REQUIRED TASK
Only the lines between the line with "console.log('least gap between" and the line with "points = [vertex.co", together with those two lines themselves, are to be copied exactly.

DATA EXCERPT
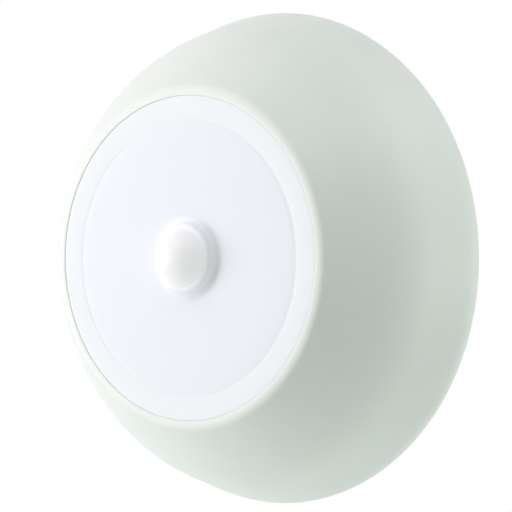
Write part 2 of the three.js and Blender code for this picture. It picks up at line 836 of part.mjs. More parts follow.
// The outline of a well across its length: a half-round cradle with straight sides up to the deck
function wellOutline(radius, rise) {
  const outline = new THREE.Shape();
  outline.moveTo(-radius, rise);
  outline.lineTo(-radius, 0);
  outline.absarc(0, 0, radius, Math.PI, 2 * Math.PI, false);
  outline.lineTo(radius, rise);
  outline.closePath();
  return outline;
}

// A well of one bay, lying along X
function well(radius, from, to, topDepth) {
  const options = { depth: to - from, bevelEnabled: false, curveSegments: smallTurn };
  const geometry = new THREE.ExtrudeGeometry(wellOutline(radius, cellDepth - topDepth), options);
  geometry.rotateX(quarterTurn);
  geometry.rotateZ(quarterTurn);
  return geometry.translate(from, bayAxis, -cellDepth);
}

function quarterTurned(geometry, k) {
  return solid(geometry.rotateZ(k * quarterTurn));
}

function batteryTray() {
  const above = deckDepth - cutOverrun;
  const envelope = shellFill(housingWall + trayGap, above, wellFloor + cutOverrun);
  const inner = shellFill(housingWall + trayGap + trayWall, above, wellFloor + cutOverrun);
  const deck = drum(rimRadius, deckDepth, deckUnderside, bigTurn);
  const turns = [0, 1, 2, 3];
  const outerWells = turns.map((k) => {
    return quarterTurned(well(bayRadius + trayWall, bayOuterEnd - trayWall, bayInnerEnd + trayWall, deckDepth), k);
  });
  const innerWells = turns.map((k) => {
    return quarterTurned(well(bayRadius, bayOuterEnd, bayInnerEnd, above), k).intersect(inner);
  });
  const holes = around(4, postCircle, 0).map((place) => {
    return drum(trayScrewShank + seatGap, above, deckUnderside + cutOverrun, smallTurn, place);
  });
  const body = join([deck, ...outerWells]).intersect(envelope);
  return piece('battery_tray', cut(body, [...innerWells, ...holes, ...stripSlots()]), innerPlastic);
}

// Slots in the well walls where the contact strips pass from bay to bay and out to the leads.
// A slot also clears the strip's edges from the well's round, which closes in below the cell's axis.
function stripSlots() {
  const half = stripHeight / 2 + slotGap;
  const tailHalf = tailHeight / 2 + slotGap;
  const closing = bayRadius - Math.sqrt(bayRadius ** 2 - half ** 2) + slotGap;
  const wallEnd = bayInnerEnd + trayWall;
  const tailY = negativeTailPlace();
  const positiveX = cellTip + seatGap - slotGap;
  const passage = () => box(
    bayOuterEnd, bayOuterEnd + closing, bayInnerEnd - stripSeat, wallEnd + closing, cellDepth - half, cellDepth + half,
  );
  const positive = box(
    positiveX, bayInnerEnd, bayInnerEnd - seatGap, wallEnd + seatGap, cellDepth - tailHalf, cellDepth + tailHalf,
  );
  const negative = box(
    bayOuterEnd - trayWall - seatGap, bayOuterEnd + seatGap,
    tailY - slotGap, tailY + stripThickness + slotGap,
    cellDepth - tailHalf, cellDepth + tailHalf,
  );
  const passages = [0, 1, 2].map((k) => quarterTurned(passage(), k));
  return [...passages, quarterTurned(positive, 0), quarterTurned(negative, 3)];
}

function trayScrews() {
  return around(4, postCircle, 0).map((place, k) => {
    const body = screw(trayScrewShank, trayScrewLength, trayScrewHead, trayScrewHeadHeight);
    const fastener = piece(`tray_screw_${k + 1}`, body, steel);
    fastener.position.set(place[0], place[1], seatGap - deckDepth);
    return fastener;
  });
}

// What one bay holds: a cell, the spring at its flat end and, in all but the last, the strip to the next bay

function cell(name) {
  const body = cellLength - nubHeight;
  const profile = [
    at(0, 0),
    at(cellRadius - cellEdge, 0),
    at(cellRadius, -cellEdge),
    at(cellRadius, cellEdge - body),
    at(cellRadius - cellEdge, -body),
    at(nubRadius, -body),
    at(nubRadius, -cellLength),
    at(0, -cellLength),
  ];
  const round = piece(name, revolve(profile, cellTurn), cellJacket);
  round.rotation.y = quarterTurn;
  round.position.set(cellTip - cellLength, bayAxis, -cellDepth);
  return round;
}

// The middle line of a conical spring that narrows as it rises from z = 0
class ConeHelix extends THREE.Curve {
  getPoint(share) {
    const angle = share * springTurns * 2 * Math.PI;
    const radius = springBase + (springTip - springBase) * share;
    const rise = springWire / 2 + (springLength - springWire) * share;
    return new THREE.Vector3(radius * Math.cos(angle), radius * Math.sin(angle), rise);
  }
}

// A round wire swept along a curve as one closed tube
function sweptWire(curve, radius, sides, steps) {
  const middles = Array.from({ length: steps + 1 }, (_, k) => curve.getPoint(k / steps));
  const up = new THREE.Vector3(0, 0, 1);
  const places = [];
  middles.forEach((middle, k) => {
    const ahead = middles[Math.min(k + 1, steps)].clone().sub(middles[Math.max(k - 1, 0)]).normalize();
    const side = ahead.clone().cross(up).normalize();
    const across = side.clone().cross(ahead);
    for (let s = 0; s < sides; s++) {
      const angle = (s * 2 * Math.PI) / sides;
      const place = middle.clone().addScaledVector(side, radius * Math.cos(angle));
      places.push(place.addScaledVector(across, radius * Math.sin(angle)));
    }
  });
  const faces = [];
  for (let k = 0; k < steps; k++) {
    for (let s = 0; s < sides; s++) {
      const [a, b] = [k * sides + s, k * sides + ((s + 1) % sides)];
      faces.push(a, b, a + sides, b, b + sides, a + sides);
    }
  }
  const last = steps * sides;
  for (let s = 1; s < sides - 1; s++) {
    faces.push(0, s + 1, s, last, last + s, last + s + 1);
  }
  const geometry = new THREE.BufferGeometry().setFromPoints(places);
  geometry.setIndex(faces);
  return geometry;
}

// The smallest clear distance between a spring's neighbouring turns
function leastTurnGap(curve, radius) {
  const steps = springTurns * 24;
  const middles = Array.from({ length: steps + 1 }, (_, k) => curve.getPoint(k / steps));
  let least = Infinity;
  middles.forEach((a, i) => {
    for (let j = i + 12; j <= steps; j++) least = Math.min(least, a.distanceTo(middles[j]));
  });
  return least - 2 * radius;
}

function contactSpring(name) {
  const wire = sweptWire(new ConeHelix(), springWire / 2, 5, springTurns * 8);
  const spring = piece(name, solid(wire), nickel);
  spring.rotation.y = quarterTurn;
  spring.position.set(springStart, bayAxis, -cellDepth);
  return spring;
}

// A strip bent once: behind the spring of its own bay, then through the wall and in front of the next bay's cell
function contactBridge(name) {
  const outer = bayOuterEnd + seatGap;
  const next = bayInnerEnd - seatGap;
  const outline = new THREE.Shape([
    new THREE.Vector2(outer, bayAxis + contactReach),
    new THREE.Vector2(outer, next - stripThickness),
    new THREE.Vector2(contactReach - bayAxis, next - stripThickness),
    new THREE.Vector2(contactReach - bayAxis, next),
    new THREE.Vector2(outer + stripThickness, next),
    new THREE.Vector2(outer + stripThickness, bayAxis + contactReach),
  ]);
  const half = stripHeight / 2;
  return piece(name, solid(prism(outline, cellDepth - half, cellDepth + half)), nickel);
}

const positiveTailEnd = bayInnerEnd - tailLength - seatGap;

// The first cell's strip: a plate against its raised contact, and a tail through the wall into the middle
function positiveTerminal() {
  const half = stripHeight / 2;
  const tail = tailHeight / 2;
  const fromX = bayInnerEnd - seatGap - stripThickness;
  const toX = bayInnerEnd - seatGap;
  const plate = box(fromX, toX, bayAxis - contactReach, bayAxis + contactReach, cellDepth - half, cellDepth + half);
  const arm = box(fromX, toX, positiveTailEnd, bayAxis, cellDepth - tail, cellDepth + tail);
  const footEnd = positiveTailEnd + stripThickness;
  const foot = box(toX - tailLength, toX, positiveTailEnd, footEnd, cellDepth - tail, cellDepth + tail);
  return piece('terminal_positive', join([solid(plate), solid(arm), solid(foot)]), nickel);
}

function negativeTailPlace() {
  return bayAxis - contactReach - tailHeight;
}

// The last cell's strip: a plate behind its spring, and a tail out through the end of the well
function negativeTerminal() {
  const half = stripHeight / 2;
  const tail = tailHeight / 2;
  const fromX = bayOuterEnd + seatGap;
  const toX = fromX + stripThickness;
  const tailY = negativeTailPlace();
  const plate = box(fromX, toX, bayAxis - contactReach, bayAxis + contactReach, cellDepth - half, cellDepth + half);
  const arm = box(fromX, toX, tailY, bayAxis, cellDepth - tail, cellDepth + tail);
  const tailEnd = bayOuterEnd - trayWall - tailLength;
  const foot = box(tailEnd, toX, tailY, tailY + stripThickness, cellDepth - tail, cellDepth + tail);
  return piece('terminal_negative', join([solid(plate), solid(arm), solid(foot)]), nickel);
}

function bay(k) {
  const group = new THREE.Group();
  group.rotation.z = k * quarterTurn;
  group.add(cell(`battery_cell_${k + 1}`), contactSpring(`contact_spring_${k + 1}`));
  group.add(k < 3 ? contactBridge(`contact_bridge_${k + 1}`) : negativeTerminal());
  if (k === 0) group.add(positiveTerminal());
  return group;
}

// Leads. Their points are plan places and depths, chosen along the free space between wells, posts and board.

const pinSide = pinPitch / 2;
const leadBelow = cellDepth + tailHeight / 2 + seatGap;
const leadAbove = plugTop - seatGap;
const underWells = boardBackDepth - seatGap - wireRadius - solderGap / 2;

function lead(name, stations, finish) {
  const route = new THREE.CatmullRomCurve3(stations.map(([x, y, depth]) => new THREE.Vector3(x, y, -depth)));
  const ring = new THREE.Shape(around(wireSides, wireRadius, 0).map(([x, y]) => new THREE.Vector2(x, y)));
  const options = { steps: leadSteps, extrudePath: route, bevelEnabled: false };
  return piece(name, solid(new THREE.ExtrudeGeometry(ring, options)), finish);
}

// From the first cell's tail, over the parts in the middle and down into the plug
function redLead() {
  const x = bayInnerEnd - seatGap - tailLength + wireRadius;
  const y = positiveTailEnd + stripThickness / 2;
  const [plugX, plugY] = socketPlace;
  return lead('red_lead', [
    [x, y, leadBelow],
    [x, y, leadBelow + 1.6],
    [x - 1.5, y - 1.8, leadBelow + 3.4],
    [x - 5, y - 5.2, leadBelow + 4.6],
    [plugX + pinSide + 2.2, plugY + 1.4, leadBelow + 5.2],
    [plugX + pinSide + 0.2, plugY + 0.1, leadBelow + 6.8],
    [plugX + pinSide, plugY, leadAbove - 1.4],
    [plugX + pinSide, plugY, leadAbove],
  ], redCover);
}

// From the last cell's tail, down outside its well, under the wells to the middle and up into the plug
function blackLead() {
  const tailX = bayOuterEnd - trayWall - tailLength + wireRadius;
  const tailY = negativeTailPlace() + stripThickness / 2;
  const [plugX, plugY] = socketPlace;
  const turned = ([x, y, depth]) => [y, -x, depth];
  const alongWell = [
    [tailX, tailY, leadBelow],
    [tailX, tailY, leadBelow + 2],
    [tailX + 0.4, tailY - 0.9, leadBelow + 6.5],
    [tailX + 1.2, tailY - 1.8, leadBelow + 10.9],
    [tailX + 3.2, tailY - 2.7, leadBelow + 14.1],
    [tailX + 7.3, tailY - 3.7, leadBelow + 16.7],
    [tailX + 13, tailY - 4.8, underWells],
    [tailX + 24, tailY - 6.2, underWells],
    [tailX + 36, tailY - 8.6, underWells],
  ].map(turned);
  return lead('black_lead', [
    ...alongWell,
    [13.2, 13.6, underWells],
    [5, 10.8, underWells - 0.6],
    [-4, 10.2, underWells - 3],
    [-10.2, 8, underWells - 7.4],
    [-10.6, 4.2, leadAbove - 5.4],
    [plugX - pinSide - 2.6, plugY + 0.6, leadAbove - 7],
    [plugX - pinSide - 0.2, plugY, leadAbove - 5],
    [plugX - pinSide, plugY, leadAbove - 1.4],
    [plugX - pinSide, plugY, leadAbove],
  ], blackCover);
}

console.log('least gap between spring turns, mm:', leastTurnGap(new ConeHelix(), springWire / 2).toFixed(2));

const lamp = new THREE.Group();
lamp.add(mountingPlate(), housing(), lens(), sensorDome(), sensorShroud(), sensorRiser(), pirSensor(), lightSensor());
lamp.add(reflector(), ledBoard(), ...leds(), ...boardScrews());
lamp.add(controlChip(), driverInductor(), storageCapacitor(), leadSocket(), leadPlug());
lamp.add(batteryTray(), ...trayScrews(), ...[0, 1, 2, 3].map(bay), redLead(), blackLead());

export default lamp;
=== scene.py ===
# %% [markdown]
# # A sensor ceiling light, dressed for its portrait
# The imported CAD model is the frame: every piece keeps its place from it. The camera looks up at the lamp from
# the side, as in the photograph, and the mounting plate lies against the ceiling plane z = 0.

# %% Load the frame
import math

import bmesh
import bpy
from mathutils import Matrix, Vector


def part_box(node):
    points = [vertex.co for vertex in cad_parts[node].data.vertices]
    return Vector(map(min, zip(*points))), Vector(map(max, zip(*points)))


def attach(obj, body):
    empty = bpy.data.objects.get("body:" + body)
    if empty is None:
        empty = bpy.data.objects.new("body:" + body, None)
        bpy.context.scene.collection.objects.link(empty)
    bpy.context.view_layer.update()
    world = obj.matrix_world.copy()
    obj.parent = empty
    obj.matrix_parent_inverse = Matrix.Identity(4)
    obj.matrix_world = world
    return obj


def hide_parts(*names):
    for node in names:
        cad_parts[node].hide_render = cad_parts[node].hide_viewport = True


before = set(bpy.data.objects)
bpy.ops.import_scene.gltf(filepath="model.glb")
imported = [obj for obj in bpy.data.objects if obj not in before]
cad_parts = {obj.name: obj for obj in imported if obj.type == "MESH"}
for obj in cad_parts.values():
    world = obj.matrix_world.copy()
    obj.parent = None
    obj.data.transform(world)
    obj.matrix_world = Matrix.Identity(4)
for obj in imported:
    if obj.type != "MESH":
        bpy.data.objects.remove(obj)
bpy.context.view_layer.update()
MM = 0.001

# %% [markdown]
# ## Shader arithmetic
# A `Value` wraps one socket, so that masks read as sums. A `Shader` makes nodes by type.

# %% Shader helpers


class Value:
    """A number that varies over a surface, with the usual operators."""

    def __init__(self, shader, socket):
        self.shader = shader
        self.socket = socket

    def _math(self, operation, first, second=0.0):
        node = self.shader.add("ShaderNodeMath", {"operation": operation}, {0: first, 1: second})
        return Value(self.shader, node.outputs[0])

    def __add__(self, other):
        return self._math("ADD", self, other)

    __radd__ = __add__

    def __sub__(self, other):
        return self._math("SUBTRACT", self, other)

    def __rsub__(self, other):
        return self._math("SUBTRACT", other, self)

    def __mul__(self, other):
        return self._math("MULTIPLY", self, other)

    __rmul__ = __mul__

    def __truediv__(self, other):
        return self._math("DIVIDE", self, other)

    def __pow__(self, other):
        return self._math("POWER", self, other)

    def size(self):
        """The value without its sign."""
        return self._math("ABSOLUTE", self)

    def fraction(self):
        """What is left above the next whole number down."""
        return self._math("FRACT", self)

    def over(self, low, high):
        """0 below low, 1 above high, smooth in between."""
        settings = {"interpolation_type": "SMOOTHSTEP"}
        inputs = {"Value": self, "From Min": low, "From Max": high}
        node = self.shader.add("ShaderNodeMapRange", settings, inputs)
        return Value(self.shader, node.outputs["Result"])

    def near(self, middle, reach, edge):
        """1 within reach of middle, falling to 0 over edge beyond it."""
        return 1.0 - (self - middle).size().over(reach, reach + edge)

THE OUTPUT
console.log('least gap between spring turns, mm:', leastTurnGap(new ConeHelix(), springWire / 2).toFixed(2));

const lamp = new THREE.Group();
lamp.add(mountingPlate(), housing(), lens(), sensorDome(), sensorShroud(), sensorRiser(), pirSensor(), lightSensor());
lamp.add(reflector(), ledBoard(), ...leds(), ...boardScrews());
lamp.add(controlChip(), driverInductor(), storageCapacitor(), leadSocket(), leadPlug());
lamp.add(batteryTray(), ...trayScrews(), ...[0, 1, 2, 3].map(bay), redLead(), blackLead());

export default lamp;
=== scene.py ===
# %% [markdown]
# # A sensor ceiling light, dressed for its portrait
# The imported CAD model is the frame: every piece keeps its place from it. The camera looks up at the lamp from
# the side, as in the photograph, and the mounting plate lies against the ceiling plane z = 0.

# %% Load the frame
import math

import bmesh
import bpy
from mathutils import Matrix, Vector


def part_box(node):
    points = [vertex.co for vertex in cad_parts[node].data.vertices]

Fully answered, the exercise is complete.